▶ Given material:
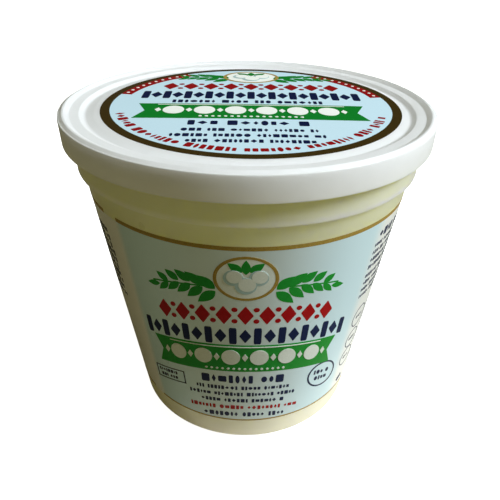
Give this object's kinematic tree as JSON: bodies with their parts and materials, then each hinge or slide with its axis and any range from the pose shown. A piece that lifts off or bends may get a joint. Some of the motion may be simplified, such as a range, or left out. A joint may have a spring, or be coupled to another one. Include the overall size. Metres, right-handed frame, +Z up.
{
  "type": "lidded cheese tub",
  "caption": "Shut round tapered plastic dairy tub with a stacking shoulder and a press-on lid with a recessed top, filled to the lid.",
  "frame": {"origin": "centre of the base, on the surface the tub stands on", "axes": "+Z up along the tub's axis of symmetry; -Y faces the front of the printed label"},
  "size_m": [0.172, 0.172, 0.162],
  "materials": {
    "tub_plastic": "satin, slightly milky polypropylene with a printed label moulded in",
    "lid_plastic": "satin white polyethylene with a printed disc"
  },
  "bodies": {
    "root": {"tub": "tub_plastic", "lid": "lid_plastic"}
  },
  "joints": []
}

▶ Your task: Exactly reproduce the material above.

▶ Answer below:
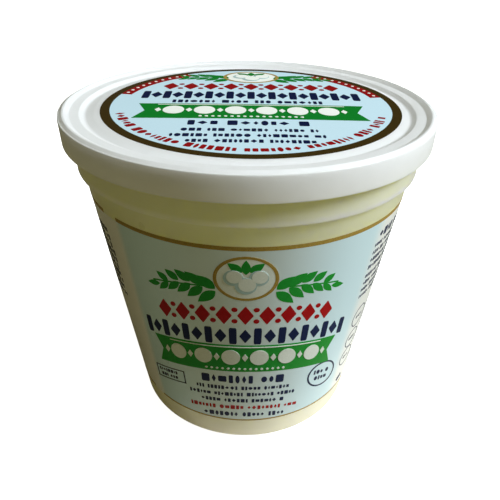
Give this object's kinematic tree as JSON: bodies with their parts and materials, then each hinge or slide with its axis and any range from the pose shown. A piece that lifts off or bends may get a joint. Some of the motion may be simplified, such as a range, or left out. A joint may have a spring, or be coupled to another one. Include the overall size. Metres, right-handed frame, +Z up.
{
  "type": "lidded cheese tub",
  "caption": "Shut round tapered plastic dairy tub with a stacking shoulder and a press-on lid with a recessed top, filled to the lid.",
  "frame": {"origin": "centre of the base, on the surface the tub stands on", "axes": "+Z up along the tub's axis of symmetry; -Y faces the front of the printed label"},
  "size_m": [0.172, 0.172, 0.162],
  "materials": {
    "tub_plastic": "satin, slightly milky polypropylene with a printed label moulded in",
    "lid_plastic": "satin white polyethylene with a printed disc"
  },
  "bodies": {
    "root": {"tub": "tub_plastic", "lid": "lid_plastic"}
  },
  "joints": []
}